According to Freedom House, a U.S. democracy watchdog, in Saudi Arabia "women are not treated as equal members of society, and many laws discriminate against them. They are not permitted to drive cars and must obtain permission from a male guardian in order to travel within or outside of the country."

Foreign Affairs Minister Stéphane Dion's office said Mr. Dion would meet with Mr. Al-Aiban on Thursday and discuss a "full range of human-rights issues," including Raif Badawi, a writer whose immediate family lives in Canada. In recent years, he was sentenced to 10 years in prison and 1,000 lashes for "insulting Islam."

That day, Mr. Al-Aiban will also be the special guest at a roundtable on human rights in Ottawa.

It is not clear the Saudi body will take a deep interest in Mr. Badawi.

The U.S. State Department said in a 2015 report that the Saudi rights commission focuses on "less politically sensitive" areas such as child abuse, child marriage and prison conditions, but "avoided topics, such as protests or cases of political activists or reformists, that would require directly confronting government authorities."

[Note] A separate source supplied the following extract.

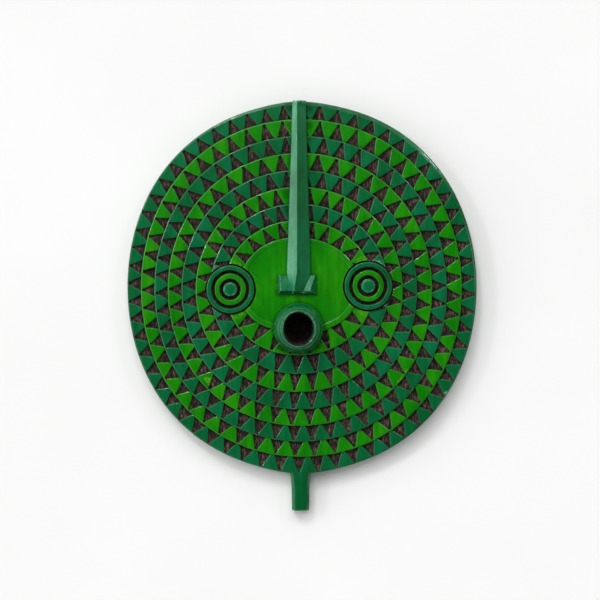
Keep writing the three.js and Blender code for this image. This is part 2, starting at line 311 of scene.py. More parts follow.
class Skin:
    """Points and painted faces of one closed skin, in millimetres."""

    def __init__(self):
        self.points = []
        self.faces = []
        self.paints = []

    def loop(self, points):
        first = len(self.points)
        self.points.extend(points)
        return list(range(first, len(self.points)))

    def face(self, corners, paint):
        self.faces.append(corners)
        self.paints.append(paint)

    def band(self, here, beyond, paints):
        """Faces between two loops of as many points. The paints repeat along the loops."""
        count = len(here)
        for side in range(count):
            after = (side + 1) % count
            corners = (here[side], here[after], beyond[after], beyond[side])
            self.face(corners, paints[side % len(paints)])

    def stitch(self, here, beyond, paint):
        """Triangles between two loops round the same axis, whatever their numbers of points."""
        here = self._from_lowest_angle(here)
        beyond = self._from_lowest_angle(beyond)
        here_turns = self._turns(here)
        beyond_turns = self._turns(beyond)
        first = second = 0
        while first < len(here) or second < len(beyond):
            one = here[first % len(here)]
            other = beyond[second % len(beyond)]
            if here_turns[first + 1] <= beyond_turns[second + 1] and first < len(here):
                first += 1
                self.face((one, here[first % len(here)], other), paint)
            else:
                second += 1
                self.face((one, beyond[second % len(beyond)], other), paint)

    def _angle(self, index):
        return math.atan2(self.points[index].y, self.points[index].x) % (2 * math.pi)

    def _from_lowest_angle(self, loop):
        start = min(range(len(loop)), key=lambda place: self._angle(loop[place]))
        return loop[start:] + loop[:start]

    def _turns(self, loop):
        turns = [self._angle(index) for index in loop]
        return turns + [turns[0] + 2 * math.pi, math.inf]

    def close(self, loop, hub, paint, outward=True):
        """A fan from a loop to a hub. Outward is for the last loop, and not for the first one."""
        middle = self.loop([hub])[0]
        for side, corner in enumerate(loop):
            after = loop[(side + 1) % len(loop)]
            self.face((corner, after, middle) if outward else (after, corner, middle), paint)

    def build(self, name):
        """An object of the skin, with slots for all the paints."""
        mesh = bpy.data.meshes.new(name)
        mesh.from_pydata(self.points, [], self.faces)
        for material in MATERIALS:
            mesh.materials.append(material)
        mesh.polygons.foreach_set("material_index", self.paints)
        piece = bpy.data.objects.new(name, mesh)
        bpy.context.scene.collection.objects.link(piece)
        return piece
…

One human-rights watchdog said the Saudi human-rights commissioners are "not necessarily the bad guys in the Saudi system" – given their work on matters such as child abuse. But, Adam Coogle, a researcher at Human Rights Watch, said they do "seem to be more interested in burnishing Saudi Arabia's international image vis-à-vis human rights than actually advocating for necessary reforms."

Mr. Dion said on Wednesday he is aware the Saudi commission supports the January mass executions.

"I am aware of all the difficulties and the trouble. It's an additional reason to engage – to try to make improvement," he said.

Asked if he was concerned that working with the Saudi body would help legitimize a group criticized for its lack of independence from Riyadh, the minister said he feels it is better to talk than to shun them.

"To the contrary, I will never miss an opportunity to see how we may improve the situation for the Saudis regarding universal human rights," Mr. Dion said.